In Fourier Analysis by Javier Duoandikoetxea, a function $f:\mathbb{R}^n\to\mathbb{R}$ is said to be in the Schwarz Class $\mathcal{S}(\mathbb{R}^n)$ if it is infinitely differentiable and if all of its derivatives decrease rapidly at infinity; i.e., if for all $\alpha,\beta\in\mathbb{N}^n$ we have $$p_{\alpha, \beta}(f) := \sup_{x\in\mathbb{R}^n}\lvert x^\alpha D^\beta f(x)\rvert < \infty,$$ where $x^\alpha = x_1^{\alpha_1}\cdots x_n^{\alpha_n}$ and $$D^\beta f = \frac{\partial^{\beta_1 + \cdots + \beta_n}}{\partial x_1^{\beta_1}\cdots\partial x_n^{\beta_n}}.$$
The author then defined a topology on $\mathcal{S}(\mathbb{R}^n)$ as such: "The collection $\{p_{\alpha,\beta}\}$ is a countable family of seminorms on $\mathcal{S}(\mathbb{R}^n)$, and we can use it to define a topology on $\mathcal{S}(\mathbb{R}^n)$: a sequence $\{\phi_k\}$ converges to $0$ if and only if for all $\alpha,\beta\in\mathbb{N}^n$, $$\lim_{k\to\infty}p_{\alpha,\beta}(\phi_k) = 0." $$
I don't understand how this gives a topology on the Schwarz Class.
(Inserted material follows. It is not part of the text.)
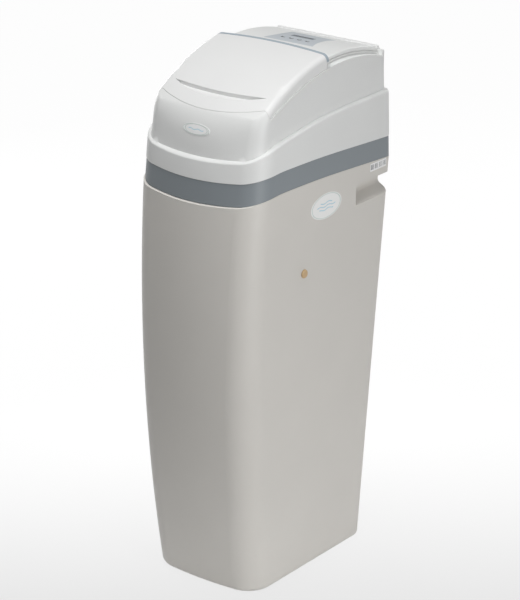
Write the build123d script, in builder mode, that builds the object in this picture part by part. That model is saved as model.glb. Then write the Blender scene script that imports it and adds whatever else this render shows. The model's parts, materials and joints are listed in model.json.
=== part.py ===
from build123d import *

import os
from math import asin, atan, cos, degrees, pi, radians, sin, sqrt, tan

# Cabinet water softener: bellied cabinet, slate band, moulded cover with a lid that slides back on rails.
#
# Millimetres, +Z up, the front faces -Y. The origin is on the floor under the middle of the overall box.

# Cabinet: outline at the floor, at the belly and just above its rim
floor_half_width = 141.0
floor_front = -207.5
floor_rear = 181.6
floor_bow = 12.0
belly_height = 522.0
belly_half_width = 151.8
belly_front = -253.8
belly_rear = 224.2
belly_bow = 21.0
rim_height = 895.0
rim_half_width = 159.5
rim_front = -235.5
rim_rear = 255.8
rim_bow = 27.5
front_corner_radius = 62.0
rear_corner_radius = 20.0
cabinet_wall = 4.0
cabinet_floor = 5.0
cabinet_foot_radius = 16.0
cabinet_floor_radius = 3.5

# Hand grips at the rear of each side
grip_front_y = 124.0
grip_top = 839.0
grip_bottom = 795.0
grip_depth = 33.0
grip_drop = 14.0
grip_roll = (6.0, 12.0)
grip_corner = 10.0

# Lines of the rim and the ledge, as (y, z) in the side view
rim_line = [(-300.0, 838.0), (-250.0, 861.0), (-205.0, 878.0), (-165.0, 886.5), (-100.0, 888.5), (0.0, 886.0),
            (130.0, 879.0), (300.0, 870.5)]
ledge_line = [(-300.0, 920.0), (-235.0, 950.0), (-205.0, 964.0), (-164.0, 984.0), (-99.0, 997.5), (0.0, 1010.5),
              (120.0, 1016.5), (300.0, 1020.0)]

# Band and the cover's lower skirt
band_height = 45.5
band_gap = 0.3
band_set_back = 0.9
band_recess = 6.5
cover_wall = 3.0
cover_tongue = 18.0
skirt_low_half_width = 160.3
skirt_low_front = -237.0
skirt_low_rear = 254.4
skirt_high_height = 1045.0
skirt_high_half_width = 157.5
skirt_high_front = -214.0
skirt_high_rear = 250.0
skirt_high_bow = 27.0
ledge_edge_radius = 4.5

# Bonnet: height, half width, front, rear, bow, front and rear corner radius
bonnet_levels = [
    (925.0, 147.5, -221.0, 245.0, 25.0, 46.0, 12.0),
    (985.0, 146.6, -211.0, 244.0, 23.0, 42.0, 11.0),
    (1025.0, 145.9, -199.0, 243.2, 18.0, 38.0, 10.0),
    (1046.0, 145.5, -185.2, 242.8, 12.0, 34.0, 10.0),
    (1070.0, 145.2, -158.5, 242.4, 10.0, 32.0, 10.0),
    (1152.0, 144.5, -122.0, 241.0, 10.0, 32.0, 10.0),
]

# Deck and rails, turned about one line along X
arc_y = 102.0
arc_z = 688.0
deck_radius = 440.0
deck_crown = 0.4
deck_half_width = 131.0
deck_edge_radius = 3.0
shoulder_radius = 424.0
groove_low_radius = 430.5
groove_high_radius = 434.5
groove_depth = 3.0
groove_front_angle = 33.0
drip_low_radius = 425.6
drip_high_radius = 427.2
drip_depth = 1.5
drip_rear_angle = -7.0
stop_y = 229.5
stop_width = 7.0
stop_height = 4.5
post_radius = 437.6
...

In general, a set $X$ can be endowed with two (non-homeomorphic) topologies $T, T'$ such that a sequence $\{x_n\}$ converges in $(X, T)$ if and only if it converges in $(X, T')$, so how does just specifying convergent sequences define a topology? What are the open sets?